▶ SOURCE DATA

━━━━━━━━━━━━━━━━━━━━

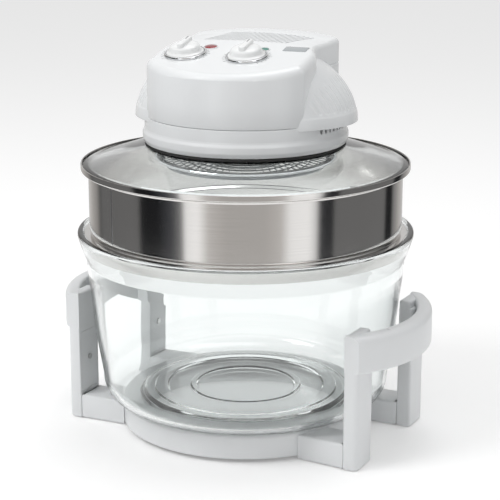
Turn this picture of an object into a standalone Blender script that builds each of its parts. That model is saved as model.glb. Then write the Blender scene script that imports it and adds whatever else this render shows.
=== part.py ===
"""Countertop halogen oven: white stand, glass bowl, steel extension ring, glass lid with the heater head.

Metres, +Z up. The origin is the middle of the stand on the table, -Y is the front and +X the right.
The lid is loose: it is lifted off by its two side grips, and here it was set down slightly turned.
"""

import math

import bmesh
import bpy
from mathutils import Matrix, Vector

# Shared clearances and counts
GAP = 0.0003
OVERRUN = 0.002
MERGE = 0.00001
ROUND_STEPS = 40
GUARD_STEPS = 32
SMALL_STEPS = 16
SCREW_STEPS = 8
LID_TURN = math.radians(7.3)

# The bowl's lip, foot and seat, which the stand and the ring follow
BOWL_LIP_RADIUS = 0.1653
BOWL_FOOT_SHARE = 0.72
BOWL_FOOT_WIDTH = 0.015
BOWL_LIP_WIDTH = 0.0058
BOWL_SEAT_WIDTH = 0.0075
BOWL_FOOT_OUTER = BOWL_LIP_RADIUS * BOWL_FOOT_SHARE
BOWL_FOOT_INNER = BOWL_FOOT_OUTER - BOWL_FOOT_WIDTH
BOWL_SEAT_RADIUS = BOWL_LIP_RADIUS - BOWL_LIP_WIDTH
BOWL_THROAT_RADIUS = BOWL_SEAT_RADIUS - BOWL_SEAT_WIDTH

# Stand: ring and arms
BASE_MARGIN = 0.0045
BASE_WIDTH = 0.0255
BASE_RADIUS = BOWL_FOOT_OUTER + BASE_MARGIN
BASE_INNER_RADIUS = BASE_RADIUS - BASE_WIDTH
BASE_TOP = 0.028
BASE_BOTTOM = 0.004
BASE_ROUND = 0.004
BASE_WALL = 0.003
LIP_WIDTH = 0.0035
LIP_HEIGHT = 0.003
ARM_INSET = 0.0265
ARM_START = BASE_RADIUS - ARM_INSET
ARM_INNER_Y = 0.0439
ARM_OUTER_Y = 0.0781
ARM_SPLAY = math.radians(3.66)
ARM_TOP = 0.0255
FOOT_STAND_OFF = 0.001
FOOT_RADIUS = 0.009
FOOT_DEPTH = 0.003
FOOT_INSET = 0.0155
FOOT_Y = 0.063

# Carrying handles: two posts and a bowed grip on each side
POST_INSET = 0.0198
POST_DEPTH = 0.0145
POST_INNER_X = BOWL_LIP_RADIUS - POST_INSET
POST_OUTER_X = POST_INNER_X + POST_DEPTH
FOOT_X = POST_INNER_X - FOOT_INSET
POST_INNER_Y = 0.048
POST_OUTER_Y = 0.082
POST_CORNER = 0.007
POST_POCKET_TOP = 0.091
GRIP_BOW = 0.030
GRIP_RADIUS = 0.127
GRIP_CENTRE_X = POST_OUTER_X + GRIP_BOW - GRIP_RADIUS
GRIP_THICKNESS = 0.015
GRIP_BOTTOM = 0.096
GRIP_TOP = 0.132
GRIP_ROUND = 0.009
GRIP_SMALL_ROUND = 0.002
GRIP_STEPS = 16
HANDLE_WALL = 0.003
COVER_THICKNESS = 0.0022
COVER_SCREW_Z = 0.062
SCREW_RADIUS = 0.0015
SCREW_HEAD_RADIUS = 0.003
SCREW_HEAD_HEIGHT = 0.0012
BOSS_RADIUS = 0.0045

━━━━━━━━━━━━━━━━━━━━

▶ TASK INSTRUCTIONS
All lines from the beginning of the material above through the one with "from mathutils import Matrix, Vector" need to be returned exactly; please return those and only those.

▶ PROBLEM SOLUTION
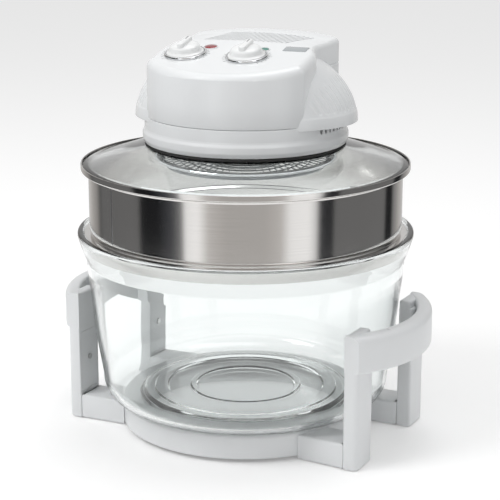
Turn this picture of an object into a standalone Blender script that builds each of its parts. That model is saved as model.glb. Then write the Blender scene script that imports it and adds whatever else this render shows.
=== part.py ===
"""Countertop halogen oven: white stand, glass bowl, steel extension ring, glass lid with the heater head.

Metres, +Z up. The origin is the middle of the stand on the table, -Y is the front and +X the right.
The lid is loose: it is lifted off by its two side grips, and here it was set down slightly turned.
"""

import math

import bmesh
import bpy
from mathutils import Matrix, Vector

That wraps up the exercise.